■ Object data in JSON:
## BEGIN

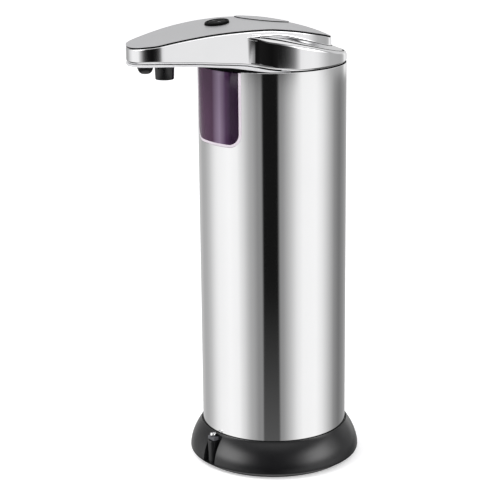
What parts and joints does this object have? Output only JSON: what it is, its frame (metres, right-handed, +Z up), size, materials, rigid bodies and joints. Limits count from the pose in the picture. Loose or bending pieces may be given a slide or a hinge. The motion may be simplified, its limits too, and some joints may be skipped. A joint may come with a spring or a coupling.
{
  "type": "automatic soap dispenser",
  "caption": "Free-standing touch-free soap dispenser: a polished steel tube on a black flared base, with a beak-shaped chrome head, a sensor window and a filler lid.",
  "frame": {"origin": "middle of the underside, on the tube's axis, at the level the feet rest on", "axes": "+Z up along the tube's axis, -Y towards the spout, +X to the right as seen facing the spout"},
  "size_m": [0.0768, 0.1117, 0.2008],
  "materials": {
    "polished_steel": "polished stainless steel",
    "chrome": "bright chrome plating",
    "satin_grey": "satin grey coating",
    "pale_plastic": "pale satin plastic",
    "black_plastic": "satin black plastic",
    "frame_plastic": "matte dark plastic",
    "rubber": "matte black rubber",
    "purple_window": "purple tinted clear plastic",
    "clear_plastic": "clear moulded plastic",
    "white_nylon": "white nylon",
    "contact_metal": "plated spring metal",
    "cell_jacket": "plain printed jacket",
    "circuit_board": "green circuit board"
  },
  "bodies": {
    "dispenser": {"steel_tube": "polished_steel", "sensor_window": "purple_window", "base_ring": "black_plastic", "base_gasket": "rubber", "foot_ring": "rubber", "base_screw": "chrome", "battery_1": "cell_jacket", "battery_2": "cell_jacket", "battery_3": "cell_jacket", "battery_4": "cell_jacket", "contact_bridge": "contact_metal", "contact_positive": "contact_metal", "contact_negative": "contact_metal", "chassis": "frame_plastic", "motor_can": "polished_steel", "motor_end_cap": "frame_plastic", "pump_housing": "frame_plastic", "pump_cover": "frame_plastic", "idler_pin": "polished_steel", "inlet_seal": "rubber", "inlet_strainer": "frame_plastic", "reservoir": "clear_plastic", "tank_gasket": "rubber", "tank_cover": "frame_plastic", "neck_seal": "rubber", "filler_neck": "clear_plastic", "outlet_hose": "clear_plastic", "power_lead": "black_plastic", "head_lead": "black_plastic", "sensor_board": "circuit_board", "sensor_shroud": "black_plastic", "ir_emitter": "purple_window", "ir_receiver": "purple_window", "head_shell": "chrome", "top_panel": "satin_grey", "arm_underplate": "pale_plastic", "head_screw_left": "polished_steel", "head_screw_right": "polished_steel", "nozzle": "black_plastic", "nozzle_valve": "rubber", "sensor_barrel": "black_plastic", "sensor_lens": "purple_window", "button_bezel": "black_plastic", "plus_switch": "black_plastic", "minus_switch": "black_plastic", "button_board": "circuit_board"},
    "filler_lid": {"filler_lid": "satin_grey", "lid_plug": "rubber", "lid_seal": "rubber"},
    "plus_button": {"plus_button": "black_plastic"},
    "minus_button": {"minus_button": "black_plastic"},
    "battery_door": {"battery_door": "black_plastic", "door_pad": "rubber", "door_seal": "rubber", "door_contact_left": "contact_metal", "door_contact_right": "contact_metal"},
    "pump_rotor": {"motor_shaft": "polished_steel", "drive_gear": "white_nylon"},
    "pump_idler": {"idler_gear": "white_nylon"}
  },
  "joints": [
    {"name": "filler_lid_lift", "type": "slide", "parent": "dispenser", "child": "filler_lid", "axis": [0, 0, 1], "range_m": [0, 0.03]},
    {"name": "plus_button_press", "type": "slide", "parent": "dispenser", "child": "plus_button", "axis": [0, 0, -1], "range_m": [0, 0.0006], "stiffness_N_per_m": 200},
    {"name": "minus_button_press", "type": "slide", "parent": "dispenser", "child": "minus_button", "axis": [0, 0, -1], "range_m": [0, 0.0006], "stiffness_N_per_m": 200},
    {"name": "battery_door_twist", "type": "hinge", "parent": "dispenser", "child": "battery_door", "pos_m": [0, 0, 0.0047], "axis": [0, 0, 1], "range_deg": [0, 40]},
    {"name": "pump_spin", "type": "hinge", "parent": "dispenser", "child": "pump_rotor", "pos_m": [-0.0045, -0.004, 0.045], "axis": [0, 0, 1], "continuous": true},
    {"name": "idler_spin", "type": "hinge", "parent": "dispenser", "child": "pump_idler", "pos_m": [0.0045, -0.004, 0.045], "axis": [0, 0, 1], "continuous": true}
  ],
  "couplings": [
    {"joint": "idler_spin", "follows": "pump_spin", "ratio": -1}
  ]
}
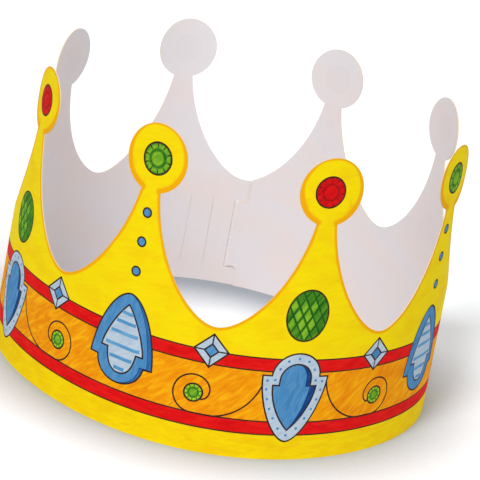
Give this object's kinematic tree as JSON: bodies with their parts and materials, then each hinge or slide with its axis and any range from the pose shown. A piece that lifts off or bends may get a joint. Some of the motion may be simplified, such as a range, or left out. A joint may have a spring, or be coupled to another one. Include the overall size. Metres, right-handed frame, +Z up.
{
  "type": "paper crown",
  "caption": "Ring of printed card cut into tall spikes with round buttons on their tips, closed at the back by a tab in a slit; worn on the head.",
  "frame": {"origin": "middle of the ring, in the plane that the lower edge rests on", "axes": "+Z up to the tips of the spikes; -Y is the middle of the front, where a valley between two spikes is; the closure is at +Y"},
  "size_m": [0.1827, 0.1833, 0.1216],
  "materials": {
    "card": "matt card, printed outside, white inside"
  },
  "bodies": {
    "root": {"crown_band": "card"}
  },
  "joints": []
}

## END

■ Instructions to follow:
Transcribe only the trailing portion of the entries above: the line that contains "Give this object's" and each line after it.

■ Result for this exercise:
Give this object's kinematic tree as JSON: bodies with their parts and materials, then each hinge or slide with its axis and any range from the pose shown. A piece that lifts off or bends may get a joint. Some of the motion may be simplified, such as a range, or left out. A joint may have a spring, or be coupled to another one. Include the overall size. Metres, right-handed frame, +Z up.
{
  "type": "paper crown",
  "caption": "Ring of printed card cut into tall spikes with round buttons on their tips, closed at the back by a tab in a slit; worn on the head.",
  "frame": {"origin": "middle of the ring, in the plane that the lower edge rests on", "axes": "+Z up to the tips of the spikes; -Y is the middle of the front, where a valley between two spikes is; the closure is at +Y"},
  "size_m": [0.1827, 0.1833, 0.1216],
  "materials": {
    "card": "matt card, printed outside, white inside"
  },
  "bodies": {
    "root": {"crown_band": "card"}
  },
  "joints": []
}